Below are some records; work out how many of their lines contain "corner" and give the number only.
++++++++++
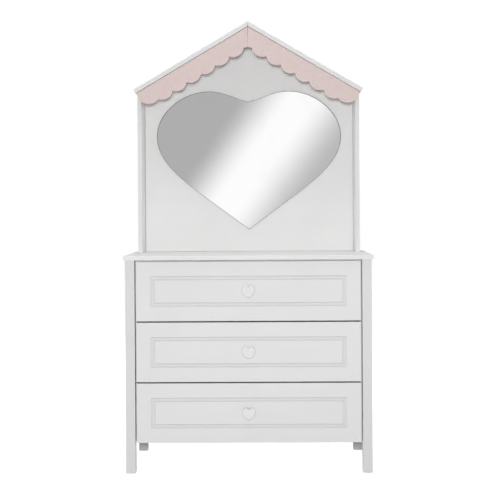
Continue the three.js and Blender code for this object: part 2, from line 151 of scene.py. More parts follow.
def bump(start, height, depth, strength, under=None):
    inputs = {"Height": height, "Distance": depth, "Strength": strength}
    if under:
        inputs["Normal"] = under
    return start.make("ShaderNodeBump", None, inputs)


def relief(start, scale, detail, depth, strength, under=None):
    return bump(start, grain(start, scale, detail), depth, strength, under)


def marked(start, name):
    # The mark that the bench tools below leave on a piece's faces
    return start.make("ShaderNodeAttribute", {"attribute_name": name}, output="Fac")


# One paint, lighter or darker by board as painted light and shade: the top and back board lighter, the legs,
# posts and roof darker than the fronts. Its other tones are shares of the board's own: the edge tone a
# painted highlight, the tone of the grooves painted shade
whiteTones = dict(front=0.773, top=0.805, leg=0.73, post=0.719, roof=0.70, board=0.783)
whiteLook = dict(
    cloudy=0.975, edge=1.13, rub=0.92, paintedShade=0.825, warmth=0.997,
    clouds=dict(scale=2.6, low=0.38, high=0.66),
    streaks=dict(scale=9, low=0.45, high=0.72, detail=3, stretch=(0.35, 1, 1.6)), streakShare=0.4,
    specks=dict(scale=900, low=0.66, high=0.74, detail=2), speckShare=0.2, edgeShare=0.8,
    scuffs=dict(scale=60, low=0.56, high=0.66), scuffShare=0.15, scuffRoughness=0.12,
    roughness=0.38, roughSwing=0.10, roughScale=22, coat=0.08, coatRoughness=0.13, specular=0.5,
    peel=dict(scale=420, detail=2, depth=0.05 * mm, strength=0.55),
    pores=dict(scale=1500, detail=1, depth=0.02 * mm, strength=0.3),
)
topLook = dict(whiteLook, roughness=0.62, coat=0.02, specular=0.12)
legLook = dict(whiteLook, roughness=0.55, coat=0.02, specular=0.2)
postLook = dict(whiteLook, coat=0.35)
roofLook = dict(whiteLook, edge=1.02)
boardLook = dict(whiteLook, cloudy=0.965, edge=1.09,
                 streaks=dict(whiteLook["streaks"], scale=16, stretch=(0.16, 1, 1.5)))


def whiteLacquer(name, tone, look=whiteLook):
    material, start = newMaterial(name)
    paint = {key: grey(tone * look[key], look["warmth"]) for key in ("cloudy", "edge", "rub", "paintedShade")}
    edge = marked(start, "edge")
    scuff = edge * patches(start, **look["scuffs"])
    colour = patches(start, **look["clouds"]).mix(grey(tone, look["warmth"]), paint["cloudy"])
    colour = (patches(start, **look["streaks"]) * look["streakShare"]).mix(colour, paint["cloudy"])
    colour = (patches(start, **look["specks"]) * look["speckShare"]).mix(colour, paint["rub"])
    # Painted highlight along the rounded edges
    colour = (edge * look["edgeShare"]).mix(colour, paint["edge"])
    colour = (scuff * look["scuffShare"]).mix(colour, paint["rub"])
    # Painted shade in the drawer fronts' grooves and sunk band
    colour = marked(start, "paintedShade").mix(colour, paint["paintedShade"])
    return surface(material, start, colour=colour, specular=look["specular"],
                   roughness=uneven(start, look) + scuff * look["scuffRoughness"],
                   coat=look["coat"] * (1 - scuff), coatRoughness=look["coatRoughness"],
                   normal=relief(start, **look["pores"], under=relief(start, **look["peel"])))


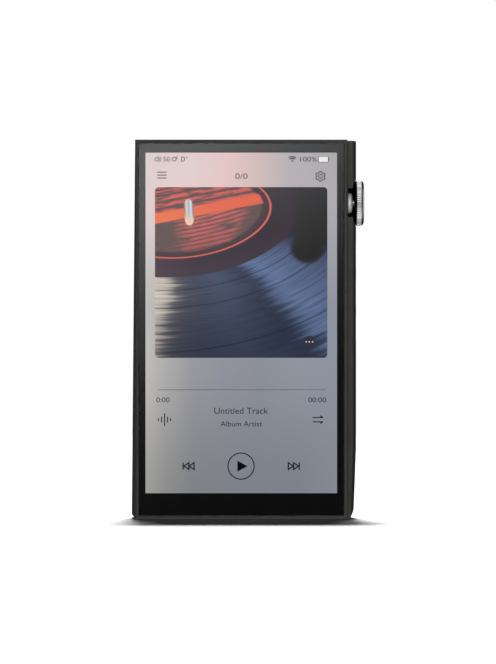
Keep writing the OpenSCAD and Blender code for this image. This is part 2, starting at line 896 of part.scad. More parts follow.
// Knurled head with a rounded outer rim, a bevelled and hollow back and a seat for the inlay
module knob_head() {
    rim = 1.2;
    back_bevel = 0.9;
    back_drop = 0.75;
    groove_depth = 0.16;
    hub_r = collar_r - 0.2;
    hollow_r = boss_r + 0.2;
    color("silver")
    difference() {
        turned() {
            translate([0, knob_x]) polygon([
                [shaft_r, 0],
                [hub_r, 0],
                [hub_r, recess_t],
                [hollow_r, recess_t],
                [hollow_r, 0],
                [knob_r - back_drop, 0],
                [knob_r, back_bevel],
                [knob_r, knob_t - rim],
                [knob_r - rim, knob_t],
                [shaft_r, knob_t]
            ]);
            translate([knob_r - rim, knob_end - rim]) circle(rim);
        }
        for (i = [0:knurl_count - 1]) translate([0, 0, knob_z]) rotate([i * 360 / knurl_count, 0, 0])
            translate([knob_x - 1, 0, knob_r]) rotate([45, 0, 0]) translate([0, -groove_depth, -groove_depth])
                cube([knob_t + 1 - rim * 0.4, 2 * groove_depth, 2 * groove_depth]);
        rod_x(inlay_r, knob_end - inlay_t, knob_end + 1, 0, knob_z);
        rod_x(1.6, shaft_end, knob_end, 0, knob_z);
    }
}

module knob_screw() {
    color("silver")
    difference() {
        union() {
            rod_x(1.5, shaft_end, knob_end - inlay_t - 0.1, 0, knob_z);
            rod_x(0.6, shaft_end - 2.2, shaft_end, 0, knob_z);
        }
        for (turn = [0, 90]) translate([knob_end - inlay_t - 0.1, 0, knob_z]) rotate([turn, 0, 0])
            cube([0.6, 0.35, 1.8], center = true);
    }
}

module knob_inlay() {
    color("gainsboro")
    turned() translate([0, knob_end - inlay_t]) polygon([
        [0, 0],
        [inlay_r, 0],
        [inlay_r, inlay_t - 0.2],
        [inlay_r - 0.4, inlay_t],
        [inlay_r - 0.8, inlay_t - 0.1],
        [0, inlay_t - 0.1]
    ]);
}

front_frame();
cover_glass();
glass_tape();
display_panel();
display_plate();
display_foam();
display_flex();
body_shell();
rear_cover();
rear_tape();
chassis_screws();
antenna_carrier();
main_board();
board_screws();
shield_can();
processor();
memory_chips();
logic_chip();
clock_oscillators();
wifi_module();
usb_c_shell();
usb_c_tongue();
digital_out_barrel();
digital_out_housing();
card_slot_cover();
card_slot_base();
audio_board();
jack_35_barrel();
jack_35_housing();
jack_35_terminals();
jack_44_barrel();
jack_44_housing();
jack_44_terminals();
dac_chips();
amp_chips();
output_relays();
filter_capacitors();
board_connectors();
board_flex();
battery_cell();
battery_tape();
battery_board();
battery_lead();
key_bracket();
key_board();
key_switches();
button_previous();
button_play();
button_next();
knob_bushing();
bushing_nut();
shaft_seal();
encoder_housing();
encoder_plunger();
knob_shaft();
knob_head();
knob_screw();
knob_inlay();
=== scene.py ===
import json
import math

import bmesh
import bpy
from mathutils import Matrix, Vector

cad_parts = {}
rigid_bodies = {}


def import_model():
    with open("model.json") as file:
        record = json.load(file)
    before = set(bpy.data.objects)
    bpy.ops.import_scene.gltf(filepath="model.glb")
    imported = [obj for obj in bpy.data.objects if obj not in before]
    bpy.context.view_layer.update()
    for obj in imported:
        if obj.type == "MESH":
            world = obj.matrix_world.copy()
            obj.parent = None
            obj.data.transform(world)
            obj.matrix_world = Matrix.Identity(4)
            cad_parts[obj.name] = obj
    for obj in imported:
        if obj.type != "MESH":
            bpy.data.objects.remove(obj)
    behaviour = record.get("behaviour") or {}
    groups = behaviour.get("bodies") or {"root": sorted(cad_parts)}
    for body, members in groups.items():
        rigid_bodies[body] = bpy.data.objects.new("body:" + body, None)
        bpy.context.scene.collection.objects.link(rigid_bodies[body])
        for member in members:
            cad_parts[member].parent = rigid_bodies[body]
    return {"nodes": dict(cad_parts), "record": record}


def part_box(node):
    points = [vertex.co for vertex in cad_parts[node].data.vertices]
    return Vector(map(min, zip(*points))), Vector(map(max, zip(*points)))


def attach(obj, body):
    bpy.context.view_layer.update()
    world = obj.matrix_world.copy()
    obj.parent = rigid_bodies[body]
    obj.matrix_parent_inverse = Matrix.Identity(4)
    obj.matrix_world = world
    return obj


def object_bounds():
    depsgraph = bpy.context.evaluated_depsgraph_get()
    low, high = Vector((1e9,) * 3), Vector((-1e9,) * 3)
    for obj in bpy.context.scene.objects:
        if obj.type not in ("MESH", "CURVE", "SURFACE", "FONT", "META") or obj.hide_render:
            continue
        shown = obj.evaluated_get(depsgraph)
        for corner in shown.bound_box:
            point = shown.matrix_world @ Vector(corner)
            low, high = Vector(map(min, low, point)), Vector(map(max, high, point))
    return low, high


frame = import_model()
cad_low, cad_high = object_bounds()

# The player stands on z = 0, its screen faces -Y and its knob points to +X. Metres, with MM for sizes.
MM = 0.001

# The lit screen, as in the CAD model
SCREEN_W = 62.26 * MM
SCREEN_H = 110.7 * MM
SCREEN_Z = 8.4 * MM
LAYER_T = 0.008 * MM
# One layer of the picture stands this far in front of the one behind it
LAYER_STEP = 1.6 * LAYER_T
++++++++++
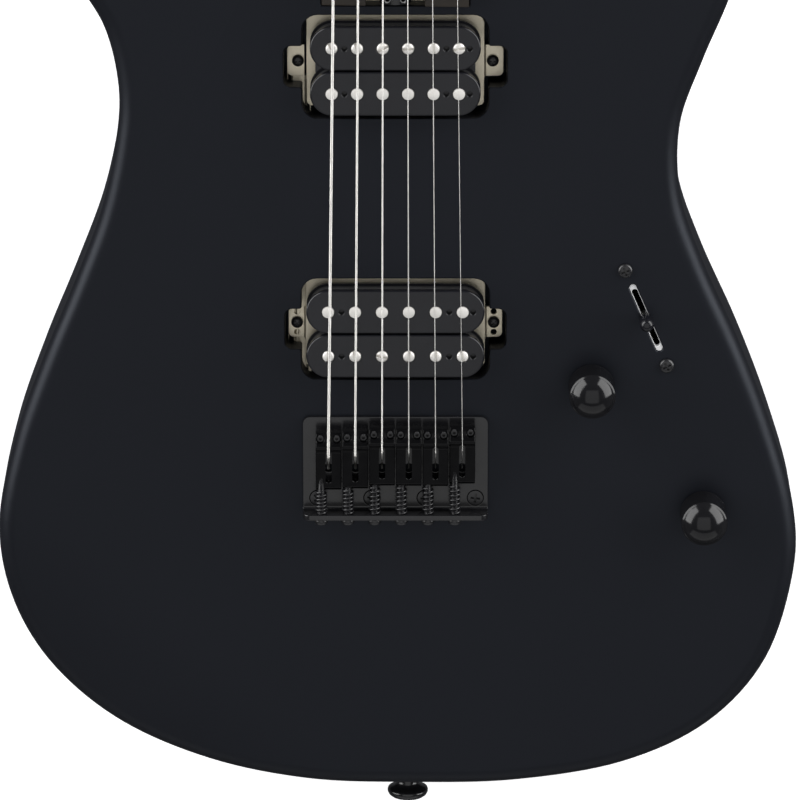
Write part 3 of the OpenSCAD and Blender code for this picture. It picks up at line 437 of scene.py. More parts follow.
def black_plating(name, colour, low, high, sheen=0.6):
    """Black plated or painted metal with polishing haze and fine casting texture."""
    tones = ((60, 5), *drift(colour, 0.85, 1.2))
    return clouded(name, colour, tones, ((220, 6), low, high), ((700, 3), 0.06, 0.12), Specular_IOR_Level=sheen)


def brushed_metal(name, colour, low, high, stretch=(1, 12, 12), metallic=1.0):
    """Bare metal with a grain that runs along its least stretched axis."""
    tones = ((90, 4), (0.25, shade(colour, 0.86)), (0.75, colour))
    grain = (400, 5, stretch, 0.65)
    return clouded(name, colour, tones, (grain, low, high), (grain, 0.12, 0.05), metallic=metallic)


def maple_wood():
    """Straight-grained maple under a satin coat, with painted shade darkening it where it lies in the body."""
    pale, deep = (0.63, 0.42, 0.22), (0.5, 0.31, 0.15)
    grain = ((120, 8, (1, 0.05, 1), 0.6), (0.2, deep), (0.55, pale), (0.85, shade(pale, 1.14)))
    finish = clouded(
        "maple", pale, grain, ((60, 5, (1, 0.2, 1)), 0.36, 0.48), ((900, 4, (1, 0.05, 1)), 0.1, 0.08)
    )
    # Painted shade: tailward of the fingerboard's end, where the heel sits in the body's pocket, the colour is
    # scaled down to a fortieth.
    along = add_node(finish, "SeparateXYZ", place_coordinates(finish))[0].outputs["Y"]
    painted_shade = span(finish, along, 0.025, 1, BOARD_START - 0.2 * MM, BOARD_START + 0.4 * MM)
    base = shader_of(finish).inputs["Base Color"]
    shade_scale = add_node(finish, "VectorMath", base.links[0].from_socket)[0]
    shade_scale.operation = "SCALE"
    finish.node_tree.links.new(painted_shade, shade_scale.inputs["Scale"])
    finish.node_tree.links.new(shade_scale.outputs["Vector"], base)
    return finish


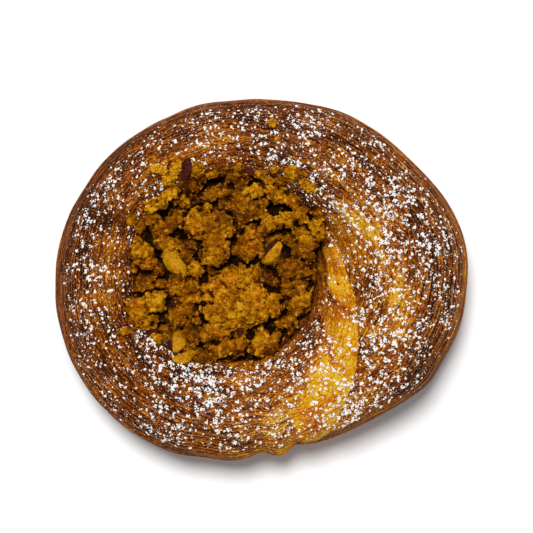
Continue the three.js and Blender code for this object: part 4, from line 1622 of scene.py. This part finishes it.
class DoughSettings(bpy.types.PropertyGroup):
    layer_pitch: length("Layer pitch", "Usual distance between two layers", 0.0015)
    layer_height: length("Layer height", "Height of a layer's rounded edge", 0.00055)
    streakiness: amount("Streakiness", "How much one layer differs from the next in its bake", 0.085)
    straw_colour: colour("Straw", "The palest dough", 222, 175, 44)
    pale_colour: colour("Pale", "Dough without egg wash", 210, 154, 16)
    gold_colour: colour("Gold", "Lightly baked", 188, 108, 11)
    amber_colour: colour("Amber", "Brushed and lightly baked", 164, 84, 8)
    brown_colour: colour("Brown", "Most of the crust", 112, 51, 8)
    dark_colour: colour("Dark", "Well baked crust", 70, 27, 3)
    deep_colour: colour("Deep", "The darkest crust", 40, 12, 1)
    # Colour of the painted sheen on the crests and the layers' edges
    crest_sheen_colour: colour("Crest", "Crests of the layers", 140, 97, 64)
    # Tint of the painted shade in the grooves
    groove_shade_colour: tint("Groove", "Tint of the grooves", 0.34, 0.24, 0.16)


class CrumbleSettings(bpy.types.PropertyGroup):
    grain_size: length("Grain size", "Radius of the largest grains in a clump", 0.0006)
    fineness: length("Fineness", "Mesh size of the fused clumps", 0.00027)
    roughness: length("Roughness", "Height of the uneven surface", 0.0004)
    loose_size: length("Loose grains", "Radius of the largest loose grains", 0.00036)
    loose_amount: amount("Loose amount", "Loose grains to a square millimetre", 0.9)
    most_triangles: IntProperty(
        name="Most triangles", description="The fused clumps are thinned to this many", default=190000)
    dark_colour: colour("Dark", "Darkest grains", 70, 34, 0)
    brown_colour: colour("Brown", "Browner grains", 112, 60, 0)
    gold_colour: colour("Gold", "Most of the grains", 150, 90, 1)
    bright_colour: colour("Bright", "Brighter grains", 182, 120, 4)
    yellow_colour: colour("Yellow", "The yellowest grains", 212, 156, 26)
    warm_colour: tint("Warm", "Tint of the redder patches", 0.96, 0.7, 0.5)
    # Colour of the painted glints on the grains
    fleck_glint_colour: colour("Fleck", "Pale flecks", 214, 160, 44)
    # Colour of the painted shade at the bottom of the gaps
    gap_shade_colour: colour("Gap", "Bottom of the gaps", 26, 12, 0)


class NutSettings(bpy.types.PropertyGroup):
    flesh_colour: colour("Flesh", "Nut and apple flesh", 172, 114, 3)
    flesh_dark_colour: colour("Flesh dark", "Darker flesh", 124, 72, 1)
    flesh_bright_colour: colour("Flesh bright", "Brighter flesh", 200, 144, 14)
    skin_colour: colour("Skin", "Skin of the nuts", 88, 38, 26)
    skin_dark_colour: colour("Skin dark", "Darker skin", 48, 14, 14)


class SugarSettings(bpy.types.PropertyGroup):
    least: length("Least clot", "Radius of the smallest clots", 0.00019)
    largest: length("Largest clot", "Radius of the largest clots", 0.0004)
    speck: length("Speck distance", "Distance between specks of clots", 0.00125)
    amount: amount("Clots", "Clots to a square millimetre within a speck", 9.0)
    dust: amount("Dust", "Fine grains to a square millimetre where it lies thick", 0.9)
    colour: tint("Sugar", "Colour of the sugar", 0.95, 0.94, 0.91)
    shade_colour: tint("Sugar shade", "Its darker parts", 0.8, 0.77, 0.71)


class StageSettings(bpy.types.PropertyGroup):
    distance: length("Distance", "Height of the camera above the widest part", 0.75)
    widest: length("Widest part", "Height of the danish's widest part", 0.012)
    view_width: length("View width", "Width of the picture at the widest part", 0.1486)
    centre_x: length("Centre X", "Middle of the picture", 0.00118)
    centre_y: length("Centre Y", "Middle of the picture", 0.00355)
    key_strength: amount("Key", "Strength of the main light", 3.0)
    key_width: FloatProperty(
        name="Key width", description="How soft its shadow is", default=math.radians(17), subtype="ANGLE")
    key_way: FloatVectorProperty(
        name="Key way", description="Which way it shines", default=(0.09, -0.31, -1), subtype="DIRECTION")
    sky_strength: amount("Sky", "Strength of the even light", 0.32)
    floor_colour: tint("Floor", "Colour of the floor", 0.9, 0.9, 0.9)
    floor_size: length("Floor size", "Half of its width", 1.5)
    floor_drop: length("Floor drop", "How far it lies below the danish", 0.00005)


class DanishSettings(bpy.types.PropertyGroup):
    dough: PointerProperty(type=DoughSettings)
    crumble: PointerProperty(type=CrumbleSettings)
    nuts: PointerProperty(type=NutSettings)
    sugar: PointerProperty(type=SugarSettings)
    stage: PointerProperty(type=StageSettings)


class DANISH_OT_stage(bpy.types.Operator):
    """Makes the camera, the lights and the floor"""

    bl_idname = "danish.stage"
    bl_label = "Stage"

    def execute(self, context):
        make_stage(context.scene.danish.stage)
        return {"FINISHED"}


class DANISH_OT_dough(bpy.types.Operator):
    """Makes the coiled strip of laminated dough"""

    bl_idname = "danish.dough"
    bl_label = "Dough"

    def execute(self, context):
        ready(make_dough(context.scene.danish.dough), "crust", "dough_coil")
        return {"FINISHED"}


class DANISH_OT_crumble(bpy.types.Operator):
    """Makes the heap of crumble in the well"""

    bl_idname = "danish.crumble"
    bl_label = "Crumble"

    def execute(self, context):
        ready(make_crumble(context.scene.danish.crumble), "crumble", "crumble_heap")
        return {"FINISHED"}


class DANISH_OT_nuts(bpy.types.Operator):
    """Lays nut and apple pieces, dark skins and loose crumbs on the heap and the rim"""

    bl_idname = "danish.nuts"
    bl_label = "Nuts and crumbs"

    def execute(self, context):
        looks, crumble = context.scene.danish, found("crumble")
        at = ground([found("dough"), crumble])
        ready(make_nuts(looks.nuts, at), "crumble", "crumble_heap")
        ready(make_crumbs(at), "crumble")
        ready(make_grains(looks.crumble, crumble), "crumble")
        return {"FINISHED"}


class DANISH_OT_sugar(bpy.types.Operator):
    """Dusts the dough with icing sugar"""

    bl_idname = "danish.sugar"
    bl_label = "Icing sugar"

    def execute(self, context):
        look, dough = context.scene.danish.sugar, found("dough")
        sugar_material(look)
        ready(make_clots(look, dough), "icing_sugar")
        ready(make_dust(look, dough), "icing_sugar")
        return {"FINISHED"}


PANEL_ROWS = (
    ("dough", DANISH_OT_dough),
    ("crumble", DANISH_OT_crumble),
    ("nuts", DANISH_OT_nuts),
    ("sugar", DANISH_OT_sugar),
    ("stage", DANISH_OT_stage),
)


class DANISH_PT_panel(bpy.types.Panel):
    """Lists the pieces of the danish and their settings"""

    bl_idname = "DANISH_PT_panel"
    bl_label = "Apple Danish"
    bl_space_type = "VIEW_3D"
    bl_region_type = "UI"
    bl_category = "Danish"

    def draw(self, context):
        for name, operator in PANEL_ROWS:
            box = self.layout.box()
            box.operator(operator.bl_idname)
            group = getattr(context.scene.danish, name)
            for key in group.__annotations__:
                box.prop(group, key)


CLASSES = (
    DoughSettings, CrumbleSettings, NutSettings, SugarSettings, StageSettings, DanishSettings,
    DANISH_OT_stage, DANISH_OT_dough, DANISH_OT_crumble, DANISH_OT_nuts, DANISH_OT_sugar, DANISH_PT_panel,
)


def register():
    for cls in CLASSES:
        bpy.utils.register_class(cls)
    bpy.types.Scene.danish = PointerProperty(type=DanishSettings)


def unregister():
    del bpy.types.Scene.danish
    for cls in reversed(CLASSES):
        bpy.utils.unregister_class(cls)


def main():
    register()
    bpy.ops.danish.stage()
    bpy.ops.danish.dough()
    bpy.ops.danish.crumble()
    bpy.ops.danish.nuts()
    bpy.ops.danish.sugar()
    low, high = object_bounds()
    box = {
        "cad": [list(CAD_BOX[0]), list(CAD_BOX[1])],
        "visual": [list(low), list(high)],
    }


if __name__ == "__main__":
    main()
++++++++++
- _REPLY_: 2